Actual Expenditure vs. Percentage-Based Calculation
The crux of the dispute was whether office allowances should be based on the actual expenditures incurred by managing agents or calculated as a percentage of operating and capital expenditures. The former approach ties allowances directly to incurred costs, while the latter provides a standardized method based on predefined percentages.
Specific Questions of Law
A specific question of law refers to a particular legal issue explicitly presented for resolution. In arbitration, when parties refer specific legal questions to arbitrators, those decisions on the referred issues are binding and not subject to court interference, unless there is a manifest error.
Conclusion
The Bareilly Electricity Supply Co.
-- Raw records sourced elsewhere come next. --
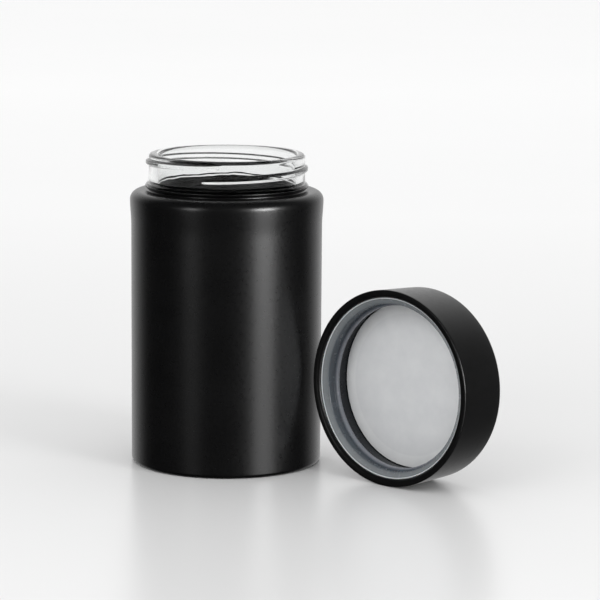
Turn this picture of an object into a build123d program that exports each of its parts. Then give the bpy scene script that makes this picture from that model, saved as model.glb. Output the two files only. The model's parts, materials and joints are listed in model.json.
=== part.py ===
from build123d import *
from math import cos, radians, sin, tan
import os

# Straight-sided glass jar with a screw lid, millimetres, +Z up.
# The origin is the centre of the jar's foot. The lid stands on its edge beside
# the jar, on the same surface, with its mouth turned towards -X and -Y.

# Jar
BODY_RADIUS = 31.0
SHOULDER_SWELL = 0.4
SHOULDER_Z = 89.05
SHOULDER_CORNER = 3.0
SWELL_HEIGHT = 8.0
HEEL_RADIUS = 1.6
COAT = 0.12
COAT_FOOT_Z = 0.35
WALL = 2.8
FLOOR_THICKNESS = 5.0
INNER_CORNER = 6.0
CEILING_FILLET = 3.0
CEILING_RISE = 1.0
THROAT_FILLET = 1.5
PUNT_RADIUS = 24.0
PUNT_DEPTH = 1.5
OVERCUT = 1.0

# Neck, a 53 mm continuous-thread finish at 6 threads to the inch
RIM_Z = 101.02
NECK_RADIUS = 25.35
MOUTH_RADIUS = 22.2
RIM_OUTER_FILLET = 1.1
RIM_INNER_FILLET = 1.3
NECK_FILLET = 0.6
BEAD_Z = 90.75
BEAD_RADIUS = 26.3
BEAD_HALF_WIDTH = 1.0
THREAD_PITCH = 25.4 / 6
THREAD_CREST = 26.3
THREAD_TURN_DEG = 376.0
THREAD_START_DEG = 252.0
THREAD_START_Z = 94.95
THREAD_ROOT_WIDTH = 2.3
THREAD_CREST_WIDTH = 0.9
THREAD_CREST_ROUNDING = 0.4
THREAD_SINK = 0.5

# Lid, a double-walled cap: black outer shell, threaded insert and foam liner
LID_RADIUS = 31.22
LID_HEIGHT = 19.2
LID_DRAFT_DEG = 1.75
LID_TOP_FILLET = 1.5
LID_MOUTH_FILLET = 0.35
LID_LIP_RADIUS = 28.78
LID_LIP_BEVEL = 0.7
LIP_DEPTH = 3.2
SHELL_WALL = 1.5
SHELL_ROOF = 1.6
SHELL_INNER_FILLET = 1.0

# Insert
INSERT_MOUTH_DEPTH = 1.16
INSERT_BORE = 26.65
INSERT_WALL = 1.1
LEAD_IN_DEPTH = 2.4
LEAD_IN_RADIUS = 28.4
FLANGE_BACK_DEPTH = 2.6
INSERT_PLATE = 1.0
INSERT_THREAD_CREST = 25.75
INSERT_THREAD_START = 4.18
INSERT_THREAD_TURN_DEG = 400.0
INSERT_THREAD_START_DEG = 270.0
SPACER_RADIUS = 12.0
SPACER_WALL = 1.2

# Liner: a foam core between two polyethylene films
LINER_DEPTH = 11.08
LINER_RADIUS = 26.42
FILM = 0.12
FOAM = 1.1
LINER_PLAY = 0.1

# Where the lid stands
LID_PLACE = (51.86, -37.24)
LID_HEADING_DEG = -131.5

SECTION = Plane.XZ


def corner_at(sketch, radius, height):
    """The corner of a half section nearest to a radius and a height."""
    return sketch.vertices().sort_by_distance((radius, height, 0))[0]


def turned(face):
    """Solid of revolution about Z from a half section drawn in X and Z."""
    return revolve(face, Axis.Z, 360)


def body_edges(inset, foot_z):
    """Outer edges of the jar body, from its foot up and in to the neck."""
    side = BODY_RADIUS - inset
    top = SHOULDER_Z - inset
    swollen = side + SHOULDER_SWELL
    corner = SHOULDER_CORNER - inset
    heel = HEEL_RADIUS - inset
    side_top = top - corner
    diagonal = sin(radians(45))
    heel_arc = ThreePointArc(
        (side - heel, foot_z),
        (side - heel + heel * diagonal, foot_z + heel - heel * diagonal),
        (side, foot_z + heel),
    )
    straight = Line((side, foot_z + heel), (side, side_top - SWELL_HEIGHT))
    swell = Spline(
        (side, side_top - SWELL_HEIGHT),
        (swollen, side_top),
        tangents=[(0, 1), (0, 1)],
    )
    corner_arc = ThreePointArc(
        (swollen, side_top),
        (swollen - corner + corner * diagonal, side_top + corner * diagonal),
        (swollen - corner, top),
    )
    return [heel_arc, straight, swell, corner_arc]


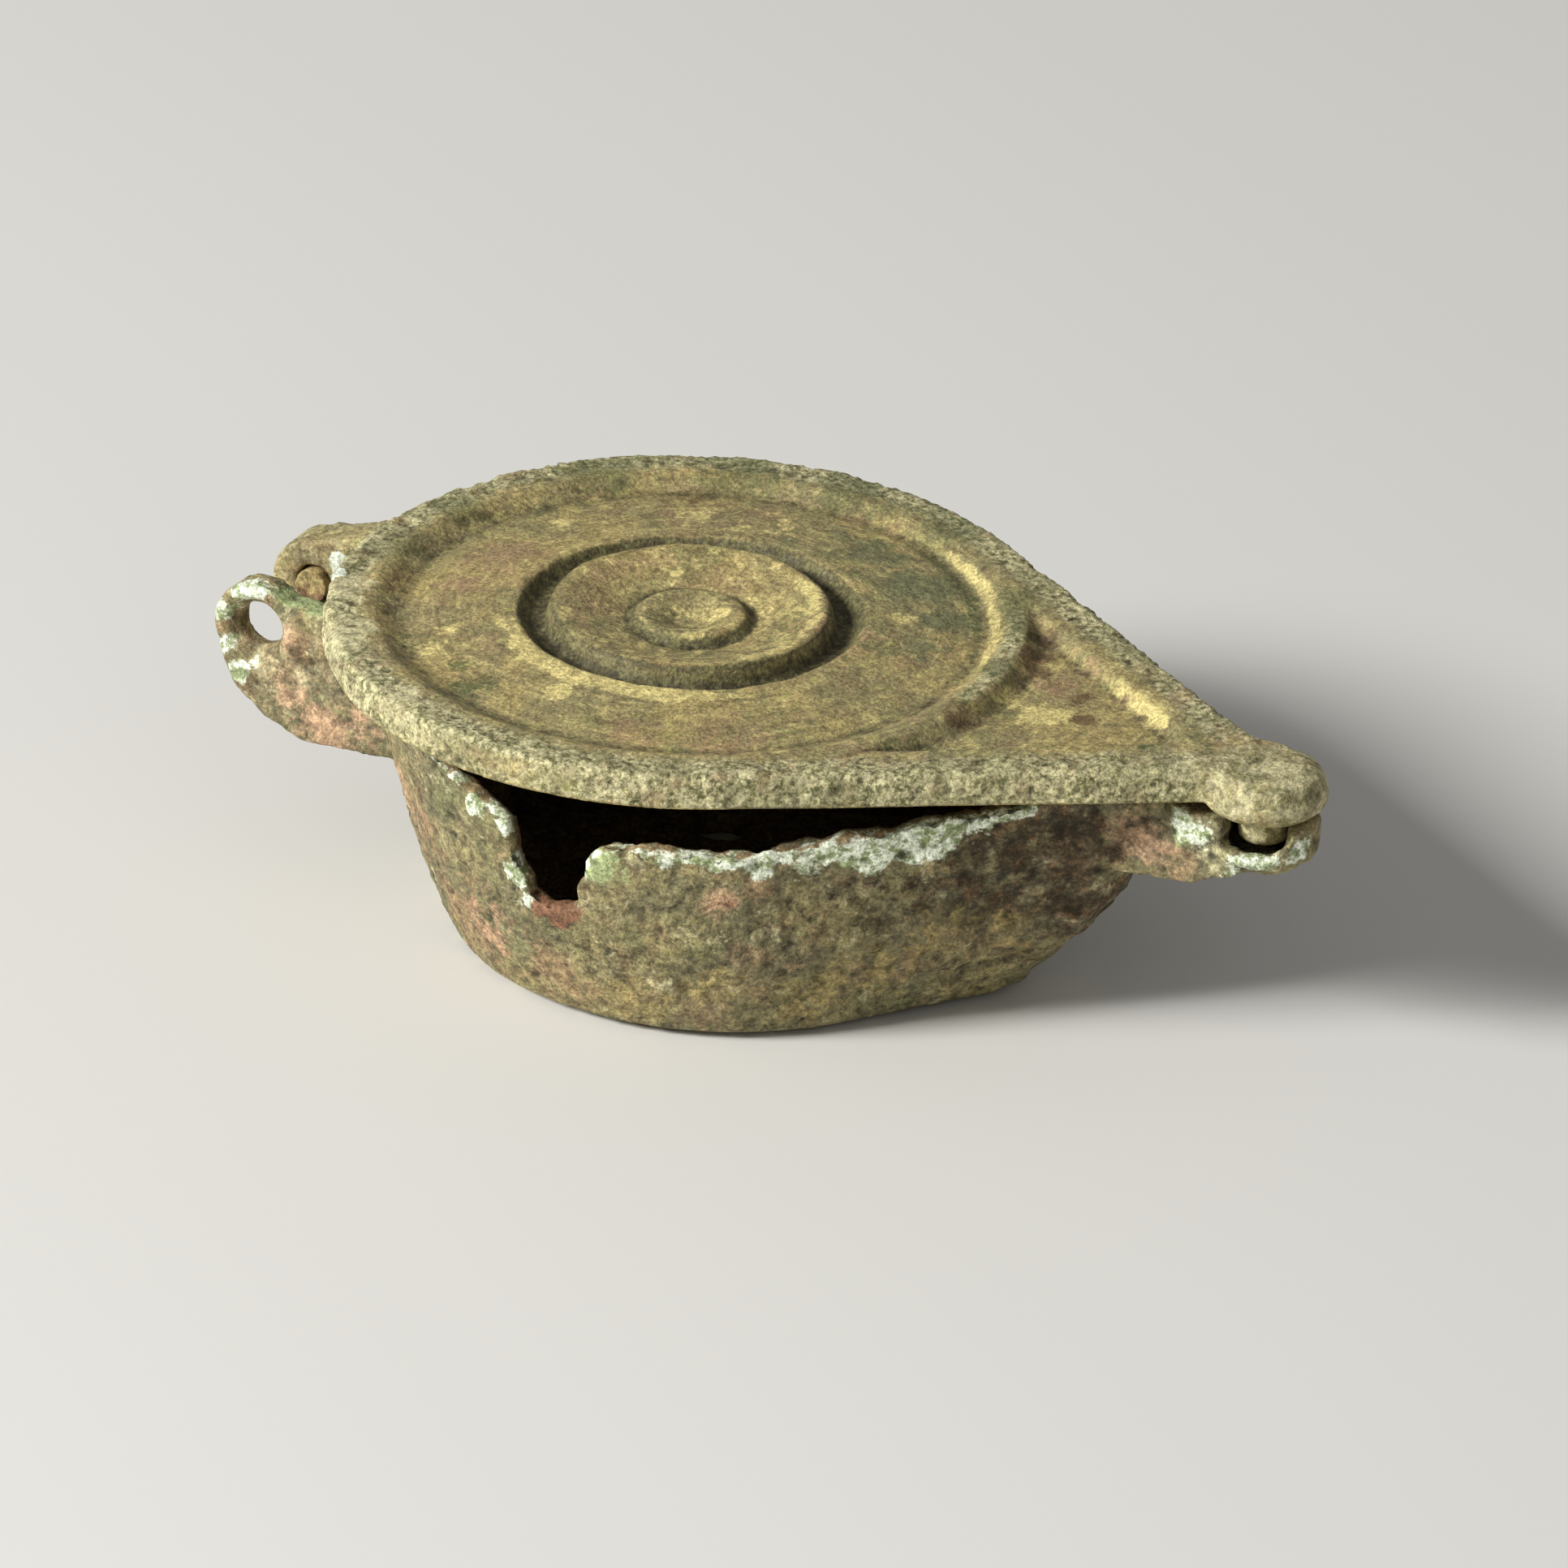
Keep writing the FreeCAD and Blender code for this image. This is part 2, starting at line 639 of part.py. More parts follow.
def draw_panel(sketch):
    """Three-sided field: an arc round the rings and two sides parallel to the lid's edge."""
    tip_x = value("panel_tip_centre")
    tip_radius = value("panel_tip_radius")
    side = value("panel_side")
    ridge = value("ridge_radius")
    turn = math.acos((side - tip_radius) / tip_x)
    start = turn - math.acos(side / ridge)
    arc = draw_arc(sketch, "0", "ridge_radius", -start, start)
    tip = draw_arc(sketch, "panel_tip_centre", "panel_tip_radius", -turn, turn)
    ends = []
    for side_sign in (1, -1):
        root = Vector(ridge * math.cos(start), side_sign * ridge * math.sin(start), 0)
        point = Vector(tip_x + tip_radius * math.cos(turn),
                       side_sign * tip_radius * math.sin(turn), 0)
        ends.append((root, point))
    upper = sketch.addGeometry(Part.LineSegment(*ends[0]), False)
    lower = sketch.addGeometry(Part.LineSegment(ends[1][1], ends[1][0]), False)
    guide = sketch.addGeometry(Part.Circle(Vector(0, 0, 0), Vector(0, 0, 1), side), True)
    sketch.addConstraint(Sketcher.Constraint("Coincident", arc, 2, upper, 1))
    sketch.addConstraint(Sketcher.Constraint("Coincident", arc, 1, lower, 2))
    sketch.addConstraint(Sketcher.Constraint("Tangent", upper, 2, tip, 2))
    sketch.addConstraint(Sketcher.Constraint("Tangent", tip, 1, lower, 1))
    sketch.addConstraint(Sketcher.Constraint("Tangent", upper, guide))
    sketch.addConstraint(Sketcher.Constraint("Tangent", lower, guide))
    place(sketch, arc, 3, "0", "0")
    place(sketch, guide, 3, "0", "0")
    place(sketch, tip, 3, "panel_tip_centre", "0")
    fix(sketch, "Radius", (arc,), "ridge_radius")
    fix(sketch, "Radius", (guide,), "panel_side")
    fix(sketch, "Radius", (tip,), "panel_tip_radius")


def add_knuckle(body):
    """The lid's single hinge eye, on an arm that leaves the plate's edge."""
    start = "- knuckle_back"
    arm = new_sketch(body, "knuckle_arm_outline", "XZ_Plane", start)
    draw_polygon(arm, (
        ("- hinge_back - knuckle_arm_back", "hinge_height + lug_radius - joint_bite"),
        ("- lid_radius + knuckle_arm_in", "lid_top - knuckle_arm_top"),
        ("- lid_radius + knuckle_arm_in + knuckle_arm_length", "lid_top - knuckle_arm_top"),
        ("- lid_radius + knuckle_arm_in + knuckle_arm_length", "underside"),
        ("- lid_radius + knuckle_arm_in", "underside"),
        ("- hinge_back + lug_radius - joint_bite", "hinge_height"),
    ))
    pad(body, "knuckle_arm", arm, "knuckle_width")
    eye = new_sketch(body, "knuckle_eye_outline", "XZ_Plane", start)
    hinge_profile(eye, "lug_radius")
    pad(body, "knuckle_eye", eye, "knuckle_width")
    bore = new_sketch(body, "knuckle_bore_outline", "XZ_Plane", start + " - cut_past")
    hinge_profile(bore, "pin_radius + pin_clearance")
    cut(body, "knuckle_bore", bore, "knuckle_width + cut_past + cut_past", forward=True)


def build_hinge_pin():
    body = new_body("hinge_pin")
    section = new_sketch(body, "pin_section", "XZ_Plane", "- back_lug_end")
    hinge_profile(section, "pin_radius")
    pad(body, "pin", section, "back_lug_end - knuckle_back + knuckle_width + stub_out")
    return body


def check_and_write(pieces):
    """Stop on any failed object, then write each piece to its own file."""
    doc.recompute()
    for obj in doc.Objects:
        if "Invalid" in obj.State or "Error" in obj.State:
            raise RuntimeError(obj.Name + " failed")
    for piece in pieces:
        shape = piece.Shape
        if shape.isNull() or not shape.isValid() or len(shape.Solids) != 1:
            raise RuntimeError(piece.Label + " is not one valid solid")
        print("%s: %.1f mm3, %s" % (piece.Label, shape.Volume, shape.BoundBox))
        shape.exportStep("parts/" + piece.Label + ".step")


check_and_write([build_box(), build_lid(), build_hinge_pin()])
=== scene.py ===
import math
from types import SimpleNamespace

import bpy
import numpy as np
from bpy.props import FloatProperty, FloatVectorProperty, PointerProperty
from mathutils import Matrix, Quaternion, Vector


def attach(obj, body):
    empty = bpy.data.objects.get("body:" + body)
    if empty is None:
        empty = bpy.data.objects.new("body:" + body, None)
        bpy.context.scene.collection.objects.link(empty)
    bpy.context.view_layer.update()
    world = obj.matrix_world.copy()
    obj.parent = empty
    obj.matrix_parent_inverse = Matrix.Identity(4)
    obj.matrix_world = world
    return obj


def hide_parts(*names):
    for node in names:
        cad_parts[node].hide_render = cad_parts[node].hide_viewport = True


bl_info = {
    "name": "Roman Seal Box",
    "version": (1, 0, 0),
    "blender": (4, 5, 0),
    "location": "3D View > Sidebar > Seal Box",
    "description": "Dresses the castings of a small hinged seal box with wear, pits and patina",
    "category": "Object",
}

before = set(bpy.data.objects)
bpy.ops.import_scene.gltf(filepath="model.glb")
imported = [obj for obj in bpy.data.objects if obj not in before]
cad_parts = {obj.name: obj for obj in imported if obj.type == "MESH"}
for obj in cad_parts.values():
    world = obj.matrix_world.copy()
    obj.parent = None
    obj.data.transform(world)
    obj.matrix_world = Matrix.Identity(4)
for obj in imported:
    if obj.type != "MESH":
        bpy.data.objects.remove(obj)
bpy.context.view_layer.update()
MM = 0.001

# Places and radii on the castings, in millimetres in the object's own frame. All of the lid's
# upper face lies above TOP_FACE_FROM, and its nose is given as its centre along X and its radius.
LID_TOP = 13.85
TOP_FACE_FROM = 13.0
LID_RADIUS = 15.6
LID_NOSE = (24.8, 2.1)
KNOB_X = 27.3
HINGE_PLACE = (-18.65, 10.15)

# Radii of the rings turned on the lid, from the small groove outside the bead to the ridge
BEAD_GROOVE_RADIUS = 2.6
DISC_RADIUS = 5.6
DEEP_GROOVE_RADIUS = 6.6
FIELD_LINE_RADIUS = 12.2
SLOPE_RADIUS = 12.95
RIDGE_RADIUS = 13.75

# How finely the turning marks follow each other outwards, and how short they are round the turn
TURNING_PITCH = 1.6
TURNING_LENGTH = 2.2

WEIGHT_STEPS = 32
WELD_REACH = 1e-6

# Line of the broken near rim, as places along X, heights, and how far its pale crust runs down
BREAK_X = (-7.6, -3.4, -1.2, -1.0, -0.4, 2.0, 2.8, 3.4, 5.0, 8.1, 10.0, 12.5, 14.2, 17.0, 20.3)
BREAK_Z = (12.1, 10.6, 9.9, 8.0, 6.2, 6.2, 9.1, 9.6, 10.0, 9.7, 10.05, 10.55, 10.9, 11.5, 12.1)
CRUST_DEPTH = (0.15, 0.3, 0.3, 0.5, 0.02, 0.02, 0.15, 0.3, 0.5, 0.6, 0.9, 1.4, 1.6, 1.0, 0.3)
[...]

Ltd. v. State Of Uttar Pradesh case serves as a cornerstone in understanding the interplay between arbitration and statutory interpretation within Indian jurisprudence. By upholding the arbitration award, the Calcutta High Court reinforced the principle that arbitral decisions, especially on specific legal questions, are to be respected and are not easily overturned by courts. This promotes a legal environment where arbitration remains a reliable and authoritative means of dispute resolution.
Moreover, the judgment elucidates the importance of clear arbitration agreements, particularly regarding the delegation of legal interpretative authority to arbitrators. For stakeholders in the electricity supply sector and beyond, this case underscores the necessity of meticulous contract drafting and a comprehensive understanding of statutory provisions to ensure seamless arbitration proceedings and enforceable outcomes.
In the broader legal context, the decision contributes to the body of law advocating minimal judicial intervention in arbitration, thereby fostering greater efficiency and predictability in resolving commercial and statutory disputes.